Tão estúpido quanto sinistro tal Censo!
Guilherme Valente (editor)
Guilherme Valente (editor)
1 comentário:
Entre os riscos da globalização, que podem também ser revertidos em virtualidades ou potencialidades, consoante o "controlo", vivemos numa época em que o "controlo" (ou pelo menos o problema do controlo) é omnipresente, omnisciente e omnipotente, qual Deus dos hebreus e dos cristãos, e dos outros, há que considerar o "enfoque", ou a atenção privilegiada de umas questões relativamente às outras. Centrar toda a atenção, por exemplo, no combate aos nossos inimigos invisíveis, quais demónios, se isso for metódica e "superiormente" programado, nomeadamente através das redes sociais e dos noticiários e dos programas partidários, pode ser um descalabro social e cultural. Imaginemos uma escola que não pensa em mais nada que não seja em "não deixes" que o teu amigo te passe a perna, somos todos inimigos uns dos outros, estamos todos a lutar pelo primeiro lugar, o nosso objetivo não é ser felizes, é vencer, custe o que custar, ninguém deve ter o privilégio de poder sorrir e de poder dormir em paz, porque a vida só tem o significado de ser uma luta e uma concorrência e o mérito de quem morre a trabalhar é o verdadeiro mérito, porque não há mérito em se ter talento e em se gostar de gozar a vida, porque isso é baixar as guardas, é entorpecimento fatal, que os nossos inimigos, que são potencialmente todos os que nos rodeiam, muito provavelmente, aproveitarão, em nosso prejuízo...Etc., etc....
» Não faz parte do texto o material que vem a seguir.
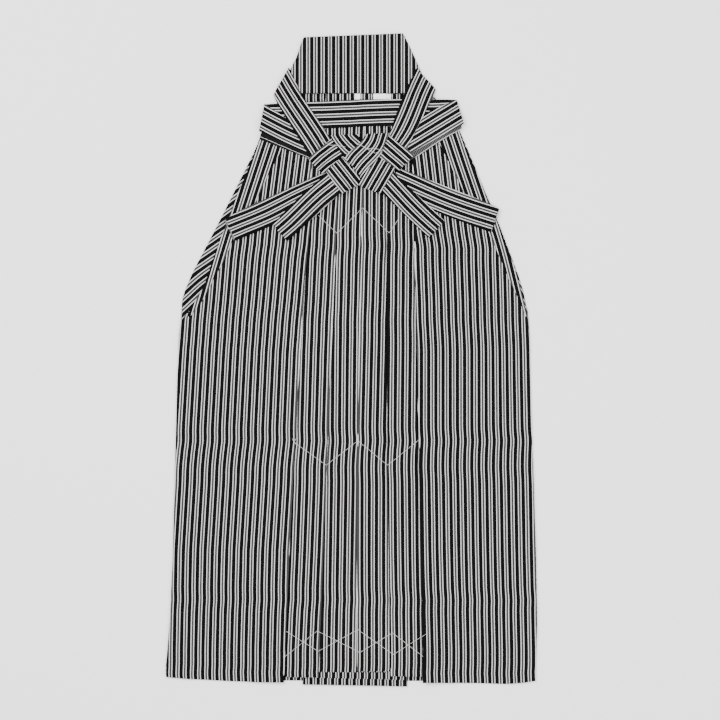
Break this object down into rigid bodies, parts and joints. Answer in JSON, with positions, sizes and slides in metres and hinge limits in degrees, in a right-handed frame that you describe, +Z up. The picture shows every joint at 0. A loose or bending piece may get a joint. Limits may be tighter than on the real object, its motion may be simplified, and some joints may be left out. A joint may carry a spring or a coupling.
{
  "type": "hakama",
  "caption": "Undivided pleated striped hakama laid flat, front up, with its stiff back board above the waist and its ties folded into a flat cross",
  "frame": {"origin": "the middle of the garment's outline, on the surface that it lies on", "axes": "+X to the right of the picture, +Y from the hem towards the back board, +Z up, out of the surface"},
  "size_m": [0.6082, 1.0709, 0.0245],
  "materials": {
    "striped_skirt": "striped twill",
    "striped_tie": "striped twill",
    "white_label": "blank woven label"
  },
  "bodies": {
    "root": {"back_panel": "striped_skirt", "back_board": "striped_skirt", "front_panel": "striped_skirt", "side_pleat_left": "striped_skirt", "side_pleat_right": "striped_skirt", "waistband": "striped_tie", "front_tie_left": "striped_tie", "front_tie_right": "striped_tie", "front_tie_left_under": "striped_tie", "front_tie_right_under": "striped_tie", "back_tie_left": "striped_tie", "back_tie_right": "striped_tie", "knot_core": "striped_tie", "knot_top_left": "striped_tie", "knot_upper_right": "striped_tie", "knot_centre": "striped_tie", "knot_lower_right": "striped_tie", "knot_upper_left": "striped_tie", "knot_lower_left": "striped_tie", "tie_end_left_outer": "striped_tie", "tie_end_left_inner": "striped_tie", "tie_end_right_outer": "striped_tie", "tie_end_right_inner": "striped_tie", "label_small": "white_label", "label_wide": "white_label"}
  },
  "joints": []
}
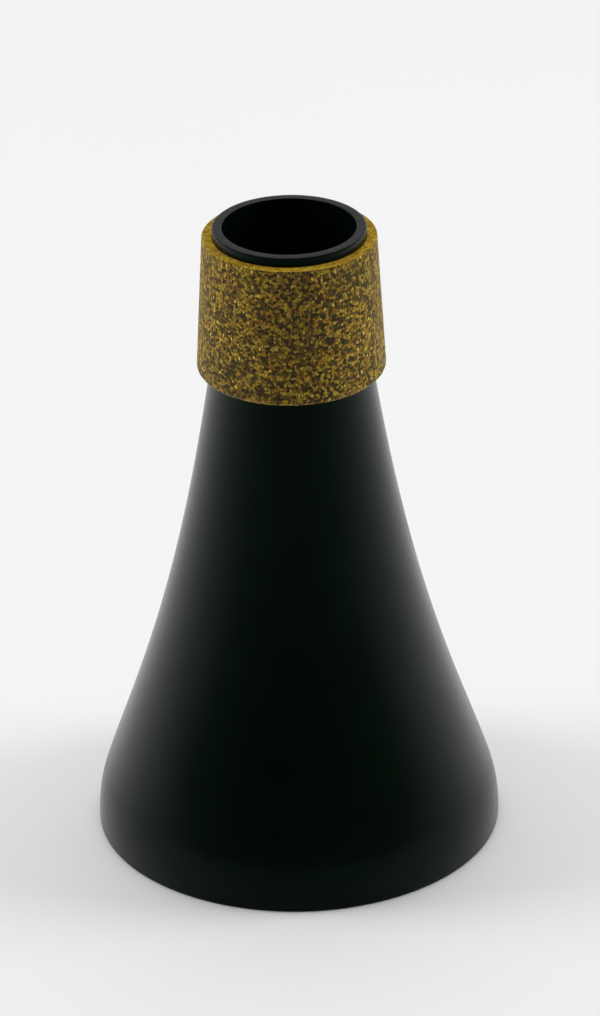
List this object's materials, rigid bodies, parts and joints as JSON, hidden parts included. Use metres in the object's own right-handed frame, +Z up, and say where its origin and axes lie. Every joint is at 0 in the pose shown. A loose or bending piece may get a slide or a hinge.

Temos de ser capazes de enfrentar esta ameaça de totalitarismo, que se vai mostrando como a outra face do capitalismo/consumismo. Mas não é fácil.
Temos de ser capazes de transformar/reconhecer as boas causas como causas comuns. Neste barco em que vamos todos, quem quiser por alguém fora, deve pensar primeiro se não estará a mais.